**GIVEN TASK:** Without further comment, state how many lines in the listing below contain the word "parts".

[BEGIN INPUT]

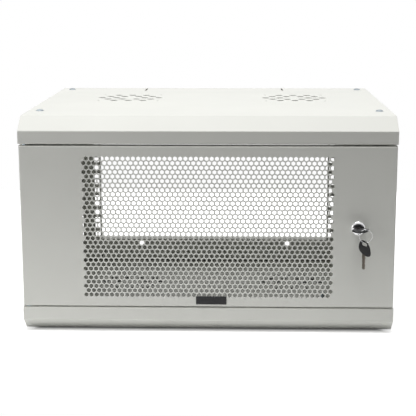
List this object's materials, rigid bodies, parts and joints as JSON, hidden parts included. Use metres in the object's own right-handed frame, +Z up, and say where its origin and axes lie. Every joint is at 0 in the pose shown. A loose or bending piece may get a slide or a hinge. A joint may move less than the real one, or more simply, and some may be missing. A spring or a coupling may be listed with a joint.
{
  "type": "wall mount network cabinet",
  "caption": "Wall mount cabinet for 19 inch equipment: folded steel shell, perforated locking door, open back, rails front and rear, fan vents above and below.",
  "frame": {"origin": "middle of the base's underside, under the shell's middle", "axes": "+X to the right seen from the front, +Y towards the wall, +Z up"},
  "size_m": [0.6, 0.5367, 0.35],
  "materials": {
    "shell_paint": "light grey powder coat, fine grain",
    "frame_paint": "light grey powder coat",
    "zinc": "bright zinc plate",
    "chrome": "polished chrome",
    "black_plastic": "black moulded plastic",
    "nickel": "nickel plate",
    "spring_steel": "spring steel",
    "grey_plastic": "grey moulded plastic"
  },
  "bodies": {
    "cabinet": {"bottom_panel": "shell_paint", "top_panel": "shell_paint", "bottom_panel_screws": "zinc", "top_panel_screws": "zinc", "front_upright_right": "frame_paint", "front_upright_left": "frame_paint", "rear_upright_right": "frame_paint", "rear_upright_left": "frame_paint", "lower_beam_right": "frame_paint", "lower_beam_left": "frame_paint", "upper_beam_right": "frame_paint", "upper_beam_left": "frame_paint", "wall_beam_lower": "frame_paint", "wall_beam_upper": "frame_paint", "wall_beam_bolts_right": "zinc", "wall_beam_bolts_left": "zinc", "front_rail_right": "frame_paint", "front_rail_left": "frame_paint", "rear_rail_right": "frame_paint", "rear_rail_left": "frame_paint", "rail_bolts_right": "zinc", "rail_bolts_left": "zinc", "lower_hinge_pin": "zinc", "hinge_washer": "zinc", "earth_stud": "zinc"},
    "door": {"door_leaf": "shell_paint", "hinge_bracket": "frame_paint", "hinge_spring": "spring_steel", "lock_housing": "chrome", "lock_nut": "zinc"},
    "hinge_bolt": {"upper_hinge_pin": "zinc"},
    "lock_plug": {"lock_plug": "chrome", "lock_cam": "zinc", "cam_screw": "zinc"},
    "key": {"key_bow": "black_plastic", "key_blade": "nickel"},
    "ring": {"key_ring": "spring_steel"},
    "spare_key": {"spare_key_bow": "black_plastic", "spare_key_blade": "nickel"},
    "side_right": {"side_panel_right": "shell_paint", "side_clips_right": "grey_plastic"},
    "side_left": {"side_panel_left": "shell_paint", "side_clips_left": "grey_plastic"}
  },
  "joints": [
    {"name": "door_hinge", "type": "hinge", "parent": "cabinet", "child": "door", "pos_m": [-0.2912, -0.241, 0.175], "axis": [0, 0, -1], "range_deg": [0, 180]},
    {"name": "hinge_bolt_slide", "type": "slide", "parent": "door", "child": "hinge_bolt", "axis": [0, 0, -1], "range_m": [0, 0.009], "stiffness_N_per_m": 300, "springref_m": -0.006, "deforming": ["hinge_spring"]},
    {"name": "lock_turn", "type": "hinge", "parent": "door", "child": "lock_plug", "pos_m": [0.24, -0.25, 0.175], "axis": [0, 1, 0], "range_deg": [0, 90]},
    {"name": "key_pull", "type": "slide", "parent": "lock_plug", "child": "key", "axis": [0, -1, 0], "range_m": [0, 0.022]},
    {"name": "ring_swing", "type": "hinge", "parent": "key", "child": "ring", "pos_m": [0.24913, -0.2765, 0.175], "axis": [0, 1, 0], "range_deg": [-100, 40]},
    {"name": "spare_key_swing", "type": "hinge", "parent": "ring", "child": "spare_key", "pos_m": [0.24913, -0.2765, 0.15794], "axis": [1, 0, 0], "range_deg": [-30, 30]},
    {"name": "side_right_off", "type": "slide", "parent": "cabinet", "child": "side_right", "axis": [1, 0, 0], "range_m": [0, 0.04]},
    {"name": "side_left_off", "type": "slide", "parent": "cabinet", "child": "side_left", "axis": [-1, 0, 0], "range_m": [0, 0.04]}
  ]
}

[END INPUT]
[BEGIN INPUT]

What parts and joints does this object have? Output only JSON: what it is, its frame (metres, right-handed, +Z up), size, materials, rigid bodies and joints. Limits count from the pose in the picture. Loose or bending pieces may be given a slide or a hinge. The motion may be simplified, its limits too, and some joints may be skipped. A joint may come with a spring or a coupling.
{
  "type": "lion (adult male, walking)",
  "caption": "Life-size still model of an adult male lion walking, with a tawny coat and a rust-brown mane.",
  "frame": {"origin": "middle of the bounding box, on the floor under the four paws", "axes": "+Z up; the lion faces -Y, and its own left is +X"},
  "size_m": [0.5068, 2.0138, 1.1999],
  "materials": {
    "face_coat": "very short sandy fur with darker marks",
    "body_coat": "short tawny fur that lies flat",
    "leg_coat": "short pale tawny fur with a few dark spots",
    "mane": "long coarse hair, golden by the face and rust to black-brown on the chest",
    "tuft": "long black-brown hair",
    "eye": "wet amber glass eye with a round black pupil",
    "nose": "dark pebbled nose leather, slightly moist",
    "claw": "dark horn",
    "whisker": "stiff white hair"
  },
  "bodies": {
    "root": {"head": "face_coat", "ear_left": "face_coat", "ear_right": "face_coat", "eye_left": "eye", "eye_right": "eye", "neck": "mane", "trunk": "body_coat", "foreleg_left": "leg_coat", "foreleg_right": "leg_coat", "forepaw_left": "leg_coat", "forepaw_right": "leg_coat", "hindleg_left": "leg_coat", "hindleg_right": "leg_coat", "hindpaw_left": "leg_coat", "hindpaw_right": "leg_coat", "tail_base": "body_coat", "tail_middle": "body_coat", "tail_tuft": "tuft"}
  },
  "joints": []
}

[END INPUT]

**REPLY TO THE TASK:** 2